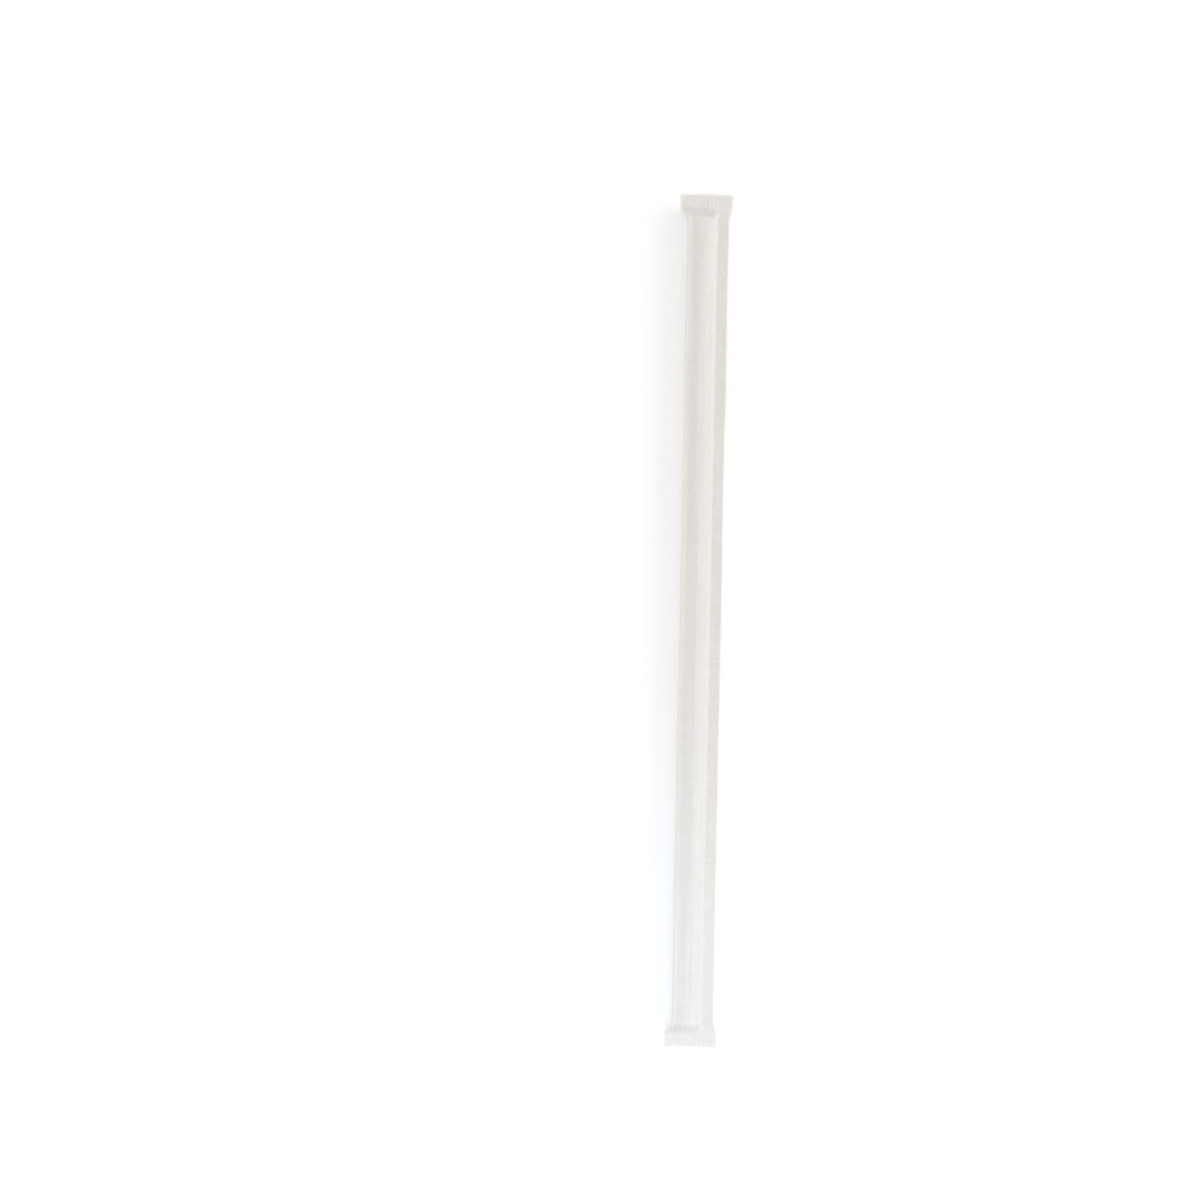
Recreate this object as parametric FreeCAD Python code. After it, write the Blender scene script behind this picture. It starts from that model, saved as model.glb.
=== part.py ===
import FreeCAD, Part
import math
import os

# One drinking straw in its closed paper wrapper, in millimetres. The straw runs along Y and lies
# on the plane Z = 0. The origin is on that plane, under the middle of the outline.
#
# The wrapper is one strip of thin paper. It goes round the straw, its two long edges meet as a
# flat two-ply fin on the +X side, and each end is pressed flat and crimped with fine ribs.

# Straw
straw_length = 197.0
straw_diameter = 6.0
straw_wall = 0.2

# Paper, and how closely it goes round the straw
paper_thickness = 0.08
wrap_clearance = 0.15
rest_clearance = 0.02

# Side fin: its width, and how far past the round body its two plies meet
fin_width = 2.6
fin_standoff = 1.15

# Soft crease opposite the fin, left by the fold of the flat ends: its angle round the straw's
# axis from +X, how far it stands out of the round, and its radius
crease_angle = 145.0
crease_reach = 0.2
crease_radius = 0.9

# Ends: room past the straw, the taper from round to flat, and the flat crimped band. Small
# pleats take up a share of the paper's width, and thicken its wall by a share of itself.
end_play = 0.5
taper_length = 3.5
taper_steps = 5
crimp_length = 3.0
pleat_take_up = 0.12
pleat_thickening = 1.5
fin_side_flare = 0.8
seal_gap = 0.02
seal_margin = 0.3

# Ribs side by side on each crimped band, running along the straw
rib_pitch = 1.0
rib_width = 0.55
rib_height = 0.1

# An arc whose middle is nearer than this to its chord is drawn as a straight line
straight_within = 1e-6

# Places worked out from the sizes above, with the straw's axis at X = 0
straw_radius = straw_diameter / 2
body_radius = straw_radius + wrap_clearance + paper_thickness
fin_height = 2 * paper_thickness
root_x = body_radius + fin_standoff
fin_edge_x = root_x + fin_width
crease_distance = body_radius + crease_reach - crease_radius
crease_spread = math.degrees(math.acos((body_radius - crease_radius) / crease_distance))
crease_start = crease_angle + crease_spread
crease_end = crease_angle - crease_spread
root_bearing = math.atan2(fin_height - body_radius, root_x)
root_range = math.hypot(root_x, fin_height - body_radius)
shoulder_angle = math.degrees(root_bearing + math.acos(body_radius / root_range))
round_half = straw_length / 2 + end_play
band_start = round_half + taper_length


def point(x, z):
    """A point of a section across the straw."""
    return FreeCAD.Vector(x, 0, z)


def part_way(start, end, share):
    return start + (end - start) * share


def on_circle(centre, radius, angle):
    turn = math.radians(angle)
    return centre + point(math.cos(turn), math.sin(turn)) * radius


# A section is a list of spans, and a span is its start, its middle and its end


def straight(start, end):
    return (start, part_way(start, end, 0.5), end)


def rounded(centre, radius, start_angle, end_angle):
    angles = (start_angle, (start_angle + end_angle) / 2, end_angle)
    return tuple(on_circle(centre, radius, angle) for angle in angles)


def leaving_level(start, end):
    """The arc from start to end that is level at its start, as paper leaves the table."""
    across = (end.x - start.x) / 2
    half_rise = math.atan2(end.z - start.z, abs(end.x - start.x)) / 2
    half_chord = start.distanceToPoint(end) / 2
    middle = start + point(math.copysign(half_chord, across), half_chord * math.tan(half_rise))
    return (start, middle, end)


def span_edge(span):
    start, middle, end = span
    if middle.distanceToLine(start, end - start) < straight_within:
        return Part.LineSegment(start, end).toShape()
    return Part.Arc(start, middle, end).toShape()


def span_lengths(spans):
    return [span_edge(span).Length for span in spans]


def round_loop(inset):
    """The paper's way round the straw: from the fin's root along the table, up the far side,
    over the crease and the top, and down to the root. inset is how deep it is in the paper."""
    body = point(0, body_radius)
    crease = on_circle(body, crease_distance, crease_angle)
    radius = body_radius - inset
    small = crease_radius - inset
    shoulder = on_circle(body, radius, shoulder_angle)
    foot_z = inset if inset else fin_height
    foot_x = shoulder.x + (shoulder.z - foot_z) * math.tan(math.radians(shoulder_angle))
    return [
        straight(point(foot_x, inset), point(0, inset)),
        rounded(body, radius, 270.0, crease_start),
        straight(on_circle(body, radius, crease_start), on_circle(crease, small, crease_start)),
        rounded(crease, small, crease_start, crease_end),
        straight(on_circle(crease, small, crease_end), on_circle(body, radius, crease_end)),
        rounded(body, radius, crease_end, shoulder_angle),
        straight(shoulder, point(foot_x, foot_z)),
    ]


# The flat ends: their width comes from the length of paper round the straw
loop_length = sum(span_lengths(round_loop(0)))
flat_width = loop_length / 2 * (1 - pleat_take_up)
flat_fin_x = fin_edge_x + fin_side_flare
flat_root_x = flat_fin_x - fin_width
fold_x = flat_root_x - flat_width


def laid_out(spans, start, end):
    """Straight spans from start to end, in the proportions of the given ones."""
    lengths = span_lengths(spans)
    shares = [sum(lengths[:i]) / sum(lengths) for i in range(len(lengths) + 1)]
    stops = [part_way(start, end, share) for share in shares]
    return [straight(a, b) for a, b in zip(stops, stops[1:])]


def flat_loop(loop, low, high, fold_inset):
    """A loop pressed flat between the heights low and high, with its crease as the fold. Its two
    ends stay at the heights that they have at the fin's root."""
    fold = point(fold_x + fold_inset, (low + high) / 2)
    lower = laid_out(loop[:3], point(flat_root_x, loop[0][0].z), point(fold.x, low))
    upper = laid_out(loop[4:], point(fold.x, high), point(flat_root_x, loop[-1][2].z))
    return lower + [rounded(fold, (high - low) / 2, 270.0, 90.0)] + upper


def between(first, second, share):
    """A loop part of the way from first to second, whose second span leaves the table level."""
    loop = [
        tuple(part_way(a, b, share) for a, b in zip(one, other))
        for one, other in zip(first, second)
    ]
    loop[1] = leaving_level(loop[1][0], loop[1][2])
    return loop


def outer_section(share):
    """The outside of the paper and its fin. share is 0 round the straw and 1 at the flat ends."""
    loop = round_loop(0)
    loop = between(loop, flat_loop(loop, 0, fin_height, paper_thickness), share)
    low = loop[0][0]
    high = loop[-1][2]
    edge_x = fin_edge_x + fin_side_flare * share
    return [straight(point(edge_x, low.z), low)] + loop + [
        straight(high, point(edge_x, high.z)),
        straight(point(edge_x, high.z), point(edge_x, low.z)),
    ]


def inner_section(share):
    """The inside of the paper, whose wall is thickest half way down the taper's pleats."""
    pleats = 4 * share * (1 - share) * pleat_thickening
    loop = round_loop(paper_thickness * (1 + pleats))
    low = paper_thickness - seal_gap / 2
    flat = flat_loop(round_loop(paper_thickness), low, low + seal_gap, seal_margin)
    return between(loop, flat, share)


def closed_form(section, band_length):
    """A solid along Y: round over the straw, a soft taper to flat, then a band at each end."""
    stations = []
    for step in range(taper_steps + 1):
        way = step / taper_steps
        stations.append((round_half + way * taper_length, section(way * way * (3 - 2 * way))))
    if band_length:
        stations.append((band_start + band_length, section(1)))
    wires = []
    for side in (-1, 1):
        for y, spans in stations[::side]:
            wire = Part.Wire([span_edge(span) for span in spans])
            wire.translate(FreeCAD.Vector(0, side * y, 0))
            wires.append(wire)
    return Part.makeLoft(wires, True, True)


def crimp_rib(x, y):
    left = FreeCAD.Vector(x - rib_width / 2, y, fin_height)
    top = FreeCAD.Vector(x, y, fin_height + rib_height)
    right = FreeCAD.Vector(x + rib_width / 2, y, fin_height)
    down = FreeCAD.Vector(0, 0, -paper_thickness)
    corners = [right, right + down, left + down, left]
    edges = [Part.Arc(left, top, right).toShape()]
    edges += [Part.LineSegment(a, b).toShape() for a, b in zip(corners, corners[1:])]
    return Part.Face(Part.Wire(edges)).extrude(FreeCAD.Vector(0, crimp_length, 0))


def make_ribs():
    count = int((flat_fin_x - fold_x - rib_width) / rib_pitch)
    first_x = (fold_x + flat_fin_x - (count - 1) * rib_pitch) / 2
    return [
        crimp_rib(first_x + i * rib_pitch, y)
        for y in (-band_start - crimp_length, band_start)
        for i in range(count)
    ]


def make_paper_wrapper():
    outside = closed_form(outer_section, crimp_length)
    hollow = closed_form(inner_section, 0)
    return outside.fuse(make_ribs()).cut(hollow)


def make_drinking_straw():
    axis_z = paper_thickness + rest_clearance + straw_radius
    start = FreeCAD.Vector(0, -straw_length / 2, axis_z)
    along = FreeCAD.Vector(0, 1, 0)
    tube = Part.makeCylinder(straw_radius, straw_length, start, along)
    bore = Part.makeCylinder(straw_radius - straw_wall, straw_length, start, along)
    return tube.cut(bore)


def export(name, shape):
    """Moves the shape so that the origin is under the middle of the outline, and writes it."""
    middle_x = (min(fold_x, -body_radius) + flat_fin_x) / 2
    shape.translate(FreeCAD.Vector(-middle_x, 0, 0))
    shape.exportStep(f"parts/{name}.step")
    box = shape.BoundBox
    print(
        f"{name}: valid {shape.isValid()}, {len(shape.Solids)} solid, {len(shape.Faces)} faces, "
        f"{shape.Volume:.1f} mm3, x {box.XMin:.2f} to {box.XMax:.2f}, "
        f"y {box.YMin:.2f} to {box.YMax:.2f}, z {box.ZMin:.3f} to {box.ZMax:.3f}"
    )


os.makedirs("parts", exist_ok=True)
strip_size = (loop_length + 2 * fin_width, 2 * (band_start + crimp_length))
print(f"paper strip {strip_size[0]:.2f} mm wide and {strip_size[1]:.1f} mm long")
print(f"flat ends {flat_fin_x - fold_x:.2f} mm wide")
export("paper_wrapper", make_paper_wrapper())
export("drinking_straw", make_drinking_straw())
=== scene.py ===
# %% [markdown]
# # A drinking straw in its paper wrapper
#
# The real object is two pieces: an extruded plastic tube, and one strip of thin paper that a
# machine folds round it. The strip's two long edges meet as a flat fin at one side, its fold makes
# a soft crease at the other side, and both ends are pressed flat and crimped.
#
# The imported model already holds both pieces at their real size, so the first step loads it. Every
# place below is worked out from its boxes, and everything is in metres.

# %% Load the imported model
import math

import bpy
import numpy as np
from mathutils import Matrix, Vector


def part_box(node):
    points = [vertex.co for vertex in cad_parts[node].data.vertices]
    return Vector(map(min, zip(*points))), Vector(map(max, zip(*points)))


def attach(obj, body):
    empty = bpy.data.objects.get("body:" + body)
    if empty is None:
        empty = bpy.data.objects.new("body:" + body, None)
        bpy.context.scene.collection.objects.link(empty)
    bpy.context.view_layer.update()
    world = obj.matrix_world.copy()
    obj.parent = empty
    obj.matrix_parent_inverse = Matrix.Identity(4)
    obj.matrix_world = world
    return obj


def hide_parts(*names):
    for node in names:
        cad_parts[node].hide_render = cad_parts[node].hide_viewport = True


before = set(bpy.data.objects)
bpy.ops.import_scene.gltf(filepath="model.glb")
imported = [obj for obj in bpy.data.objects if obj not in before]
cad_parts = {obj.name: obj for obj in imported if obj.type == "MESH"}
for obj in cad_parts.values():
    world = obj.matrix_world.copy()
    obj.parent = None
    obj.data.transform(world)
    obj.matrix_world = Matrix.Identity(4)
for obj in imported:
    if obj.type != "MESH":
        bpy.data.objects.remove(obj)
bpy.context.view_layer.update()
MM = 0.001

# %% [markdown]
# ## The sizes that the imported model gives
#
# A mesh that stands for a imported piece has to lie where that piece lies. The straw's box gives its
# axis and radius, and the wrapper's box gives the paper's height, its length and the two edges of
# its flat ends. Only sizes that a box can't show, such as the paper's thickness, are written here.

# %% Read the boxes
straw_low, straw_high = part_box("drinking_straw")
wrap_low, wrap_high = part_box("paper_wrapper")

axis_x = (straw_low.x + straw_high.x) / 2
straw_radius = (straw_high.x - straw_low.x) / 2
straw_end = straw_high.y
body_radius = wrap_high.z / 2
wrap_end = wrap_high.y

paper_thickness = 0.08 * MM
fin_height = 2 * paper_thickness
fin_width = 2.6 * MM
fin_standoff = 1.15 * MM
end_play = 0.5 * MM
taper_length = 3.5 * MM
crease_angle = 145.0
crease_reach = 0.2 * MM
crease_radius = 0.9 * MM

root_x = axis_x + body_radius + fin_standoff
fin_edge_x = root_x + fin_width
flat_edge_x = wrap_high.x
flat_root_x = flat_edge_x - fin_width
fold_x = wrap_low.x
taper_start = straw_end + end_play
band_start = taper_start + taper_length
print(f"straw axis x {axis_x / MM:.2f} mm, radius {straw_radius / MM:.2f} mm")
print(f"paper round it to {body_radius / MM:.2f} mm, ends flat from y {band_start / MM:.1f} mm")

# %% [markdown]
# ## The way of the paper round the straw
#
# Cut across, the paper runs from the fin's root along the table, up the far side, over the soft
# crease and the top, and down a free slope to the root again. A list of short straight and round
# stretches describes that. Angles are in degrees, counted from +X. The crease's own angle is given
# above, and the angles where its straight flanks and the free slope leave the round body follow.

# %% Stretches of a section
centre = np.array([axis_x, body_radius])
crease_distance = body_radius + crease_reach - crease_radius
crease_spread = math.degrees(math.acos((body_radius - crease_radius) / crease_distance))
crease_start = crease_angle + crease_spread
crease_end = crease_angle - crease_spread
root_bearing = math.atan2(fin_height - body_radius, root_x - axis_x)
root_range = math.hypot(root_x - axis_x, fin_height - body_radius)
shoulder_angle = math.degrees(root_bearing + math.acos(body_radius / root_range))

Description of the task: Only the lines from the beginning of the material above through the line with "straw_wall = 0.2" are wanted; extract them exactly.

The response:
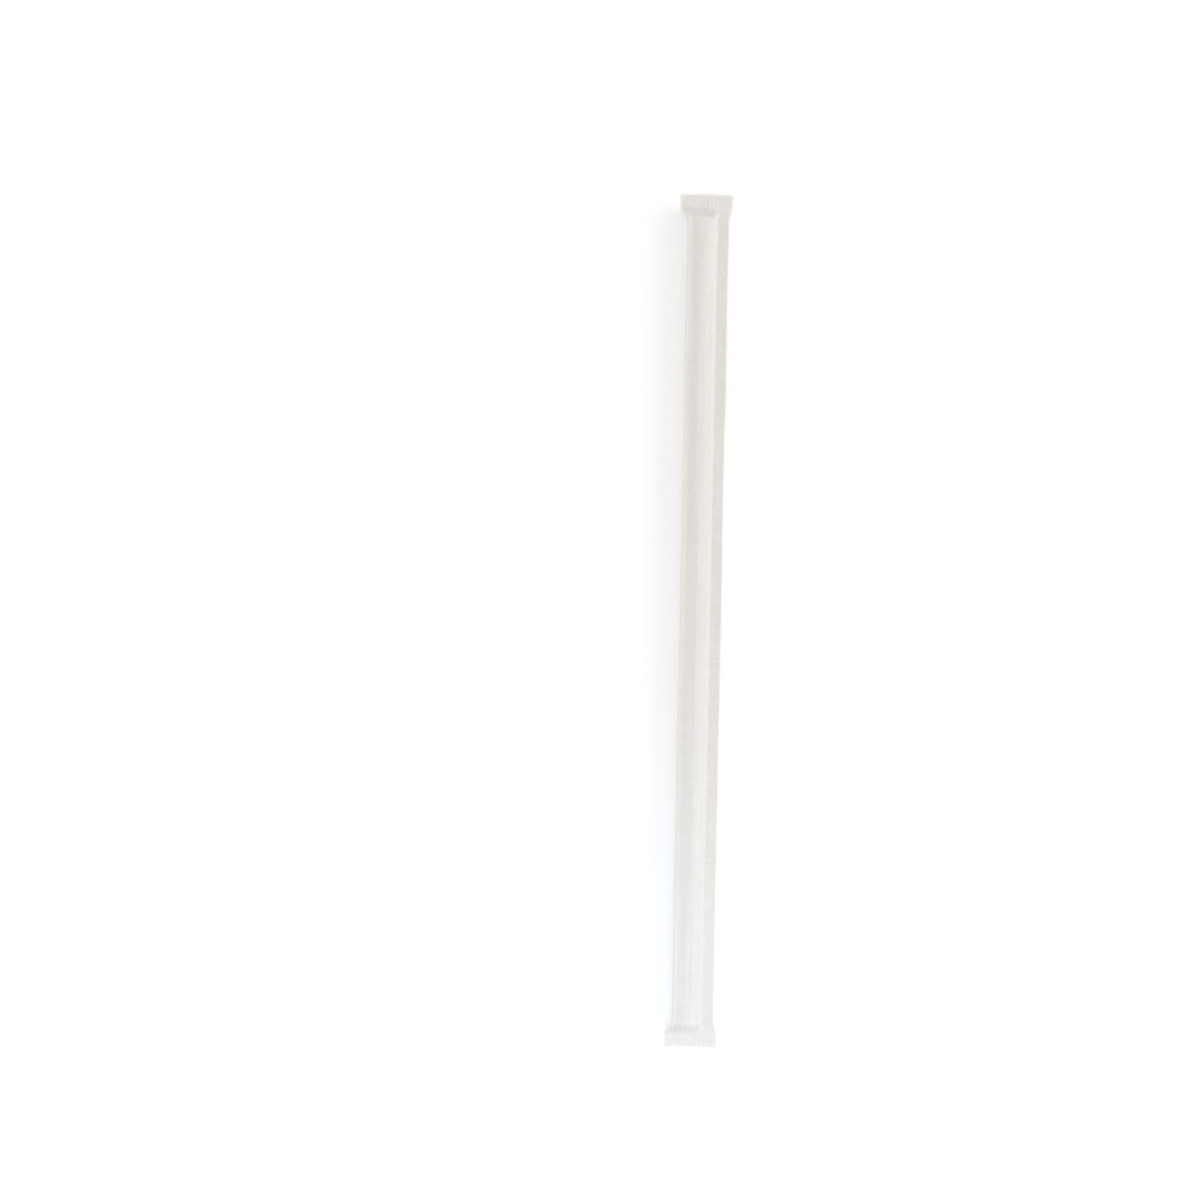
Recreate this object as parametric FreeCAD Python code. After it, write the Blender scene script behind this picture. It starts from that model, saved as model.glb.
=== part.py ===
import FreeCAD, Part
import math
import os

# One drinking straw in its closed paper wrapper, in millimetres. The straw runs along Y and lies
# on the plane Z = 0. The origin is on that plane, under the middle of the outline.
#
# The wrapper is one strip of thin paper. It goes round the straw, its two long edges meet as a
# flat two-ply fin on the +X side, and each end is pressed flat and crimped with fine ribs.

# Straw
straw_length = 197.0
straw_diameter = 6.0
straw_wall = 0.2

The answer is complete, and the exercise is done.